- [Problem statement]: Which lines hold the word "pose"? Copy each of them.

- [Data extract]:
— START —

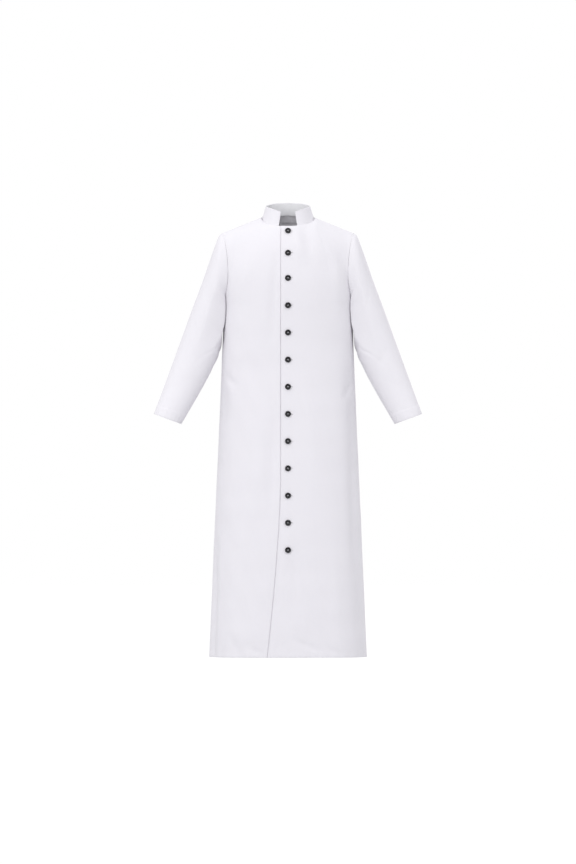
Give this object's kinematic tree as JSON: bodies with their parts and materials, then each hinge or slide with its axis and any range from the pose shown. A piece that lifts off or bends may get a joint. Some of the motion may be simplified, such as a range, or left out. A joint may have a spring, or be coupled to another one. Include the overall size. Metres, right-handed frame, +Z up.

— END —
— START —

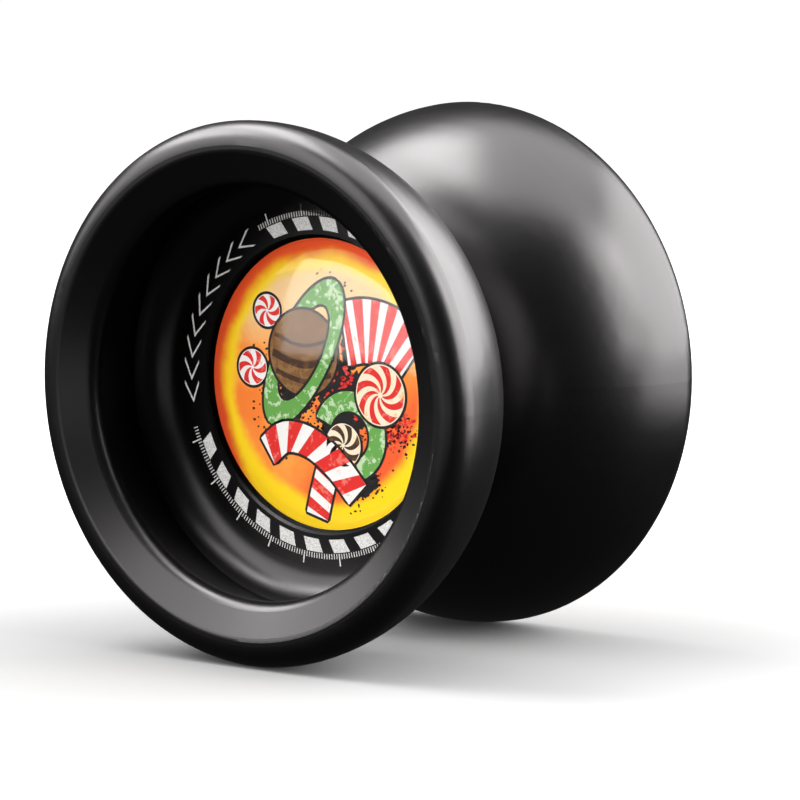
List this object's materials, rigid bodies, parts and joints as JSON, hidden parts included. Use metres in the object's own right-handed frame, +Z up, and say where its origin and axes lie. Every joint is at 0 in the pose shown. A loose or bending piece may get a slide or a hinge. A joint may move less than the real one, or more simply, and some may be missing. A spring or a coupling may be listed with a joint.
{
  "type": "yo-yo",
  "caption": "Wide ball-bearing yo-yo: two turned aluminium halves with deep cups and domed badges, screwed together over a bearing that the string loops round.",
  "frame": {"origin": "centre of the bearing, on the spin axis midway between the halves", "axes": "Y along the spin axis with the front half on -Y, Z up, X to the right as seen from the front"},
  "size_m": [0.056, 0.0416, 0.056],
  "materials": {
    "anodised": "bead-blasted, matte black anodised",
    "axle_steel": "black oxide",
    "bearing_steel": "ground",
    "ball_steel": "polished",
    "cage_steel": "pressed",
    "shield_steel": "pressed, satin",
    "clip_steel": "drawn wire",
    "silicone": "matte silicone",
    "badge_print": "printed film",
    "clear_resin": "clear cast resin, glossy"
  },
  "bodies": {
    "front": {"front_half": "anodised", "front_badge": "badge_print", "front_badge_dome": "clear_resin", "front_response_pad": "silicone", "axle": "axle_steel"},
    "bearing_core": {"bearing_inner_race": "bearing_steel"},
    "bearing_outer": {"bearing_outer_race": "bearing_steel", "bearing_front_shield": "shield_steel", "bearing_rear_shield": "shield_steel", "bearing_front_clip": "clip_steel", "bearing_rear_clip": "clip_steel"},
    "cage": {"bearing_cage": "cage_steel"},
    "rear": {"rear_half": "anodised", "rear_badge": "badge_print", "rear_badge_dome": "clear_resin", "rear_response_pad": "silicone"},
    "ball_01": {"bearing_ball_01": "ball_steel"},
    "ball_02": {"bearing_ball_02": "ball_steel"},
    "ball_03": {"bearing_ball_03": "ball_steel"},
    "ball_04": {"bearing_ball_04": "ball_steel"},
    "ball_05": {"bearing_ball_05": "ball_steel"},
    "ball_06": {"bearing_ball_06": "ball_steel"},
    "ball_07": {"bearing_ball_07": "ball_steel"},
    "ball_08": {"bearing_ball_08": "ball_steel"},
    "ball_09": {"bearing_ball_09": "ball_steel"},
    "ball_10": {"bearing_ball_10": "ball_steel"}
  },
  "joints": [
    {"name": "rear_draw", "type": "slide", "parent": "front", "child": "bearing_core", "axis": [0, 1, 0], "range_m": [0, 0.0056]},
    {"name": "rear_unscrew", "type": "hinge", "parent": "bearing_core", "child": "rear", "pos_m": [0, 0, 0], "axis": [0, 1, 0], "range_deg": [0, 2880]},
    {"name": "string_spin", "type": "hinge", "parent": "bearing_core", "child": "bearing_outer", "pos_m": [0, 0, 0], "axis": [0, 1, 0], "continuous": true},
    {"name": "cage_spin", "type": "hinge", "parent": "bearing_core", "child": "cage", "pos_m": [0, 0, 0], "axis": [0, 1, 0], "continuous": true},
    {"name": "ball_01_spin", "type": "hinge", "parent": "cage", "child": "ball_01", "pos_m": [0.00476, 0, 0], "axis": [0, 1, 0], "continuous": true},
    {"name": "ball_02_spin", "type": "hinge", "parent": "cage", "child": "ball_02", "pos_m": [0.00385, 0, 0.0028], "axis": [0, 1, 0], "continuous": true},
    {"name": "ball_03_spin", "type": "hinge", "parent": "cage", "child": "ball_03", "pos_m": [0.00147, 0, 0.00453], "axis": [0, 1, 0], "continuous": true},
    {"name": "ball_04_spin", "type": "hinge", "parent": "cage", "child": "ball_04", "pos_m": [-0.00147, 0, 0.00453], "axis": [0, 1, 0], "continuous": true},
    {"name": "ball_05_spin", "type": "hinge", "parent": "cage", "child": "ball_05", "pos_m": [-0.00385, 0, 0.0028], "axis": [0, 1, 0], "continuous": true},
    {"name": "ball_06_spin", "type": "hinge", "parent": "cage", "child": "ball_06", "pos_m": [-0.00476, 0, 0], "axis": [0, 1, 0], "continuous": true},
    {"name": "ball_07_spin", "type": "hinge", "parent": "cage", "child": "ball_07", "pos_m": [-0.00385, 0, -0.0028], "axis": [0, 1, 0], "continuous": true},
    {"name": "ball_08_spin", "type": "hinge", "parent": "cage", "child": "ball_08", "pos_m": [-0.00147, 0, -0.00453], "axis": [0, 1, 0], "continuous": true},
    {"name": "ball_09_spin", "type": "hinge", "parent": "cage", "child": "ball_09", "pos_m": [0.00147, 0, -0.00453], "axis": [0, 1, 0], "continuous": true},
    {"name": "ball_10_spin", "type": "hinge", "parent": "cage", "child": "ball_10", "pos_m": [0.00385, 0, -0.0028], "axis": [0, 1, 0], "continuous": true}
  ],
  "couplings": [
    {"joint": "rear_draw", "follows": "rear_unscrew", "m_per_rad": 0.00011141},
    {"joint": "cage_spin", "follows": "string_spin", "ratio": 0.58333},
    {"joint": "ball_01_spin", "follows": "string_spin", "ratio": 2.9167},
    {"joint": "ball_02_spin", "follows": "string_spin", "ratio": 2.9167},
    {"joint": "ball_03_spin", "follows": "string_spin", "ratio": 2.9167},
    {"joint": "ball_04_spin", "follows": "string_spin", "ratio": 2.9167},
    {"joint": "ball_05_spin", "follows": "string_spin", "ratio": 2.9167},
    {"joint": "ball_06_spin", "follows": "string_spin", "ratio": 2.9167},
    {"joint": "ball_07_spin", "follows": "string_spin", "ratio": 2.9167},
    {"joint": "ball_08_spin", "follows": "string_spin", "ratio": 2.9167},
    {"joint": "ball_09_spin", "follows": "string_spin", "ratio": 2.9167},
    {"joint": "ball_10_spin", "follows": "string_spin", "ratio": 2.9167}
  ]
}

— END —

- [Expected answer]:
Give this object's kinematic tree as JSON: bodies with their parts and materials, then each hinge or slide with its axis and any range from the pose shown. A piece that lifts off or bends may get a joint. Some of the motion may be simplified, such as a range, or left out. A joint may have a spring, or be coupled to another one. Include the overall size. Metres, right-handed frame, +Z up.
List this object's materials, rigid bodies, parts and joints as JSON, hidden parts included. Use metres in the object's own right-handed frame, +Z up, and say where its origin and axes lie. Every joint is at 0 in the pose shown. A loose or bending piece may get a slide or a hinge. A joint may move less than the real one, or more simply, and some may be missing. A spring or a coupling may be listed with a joint.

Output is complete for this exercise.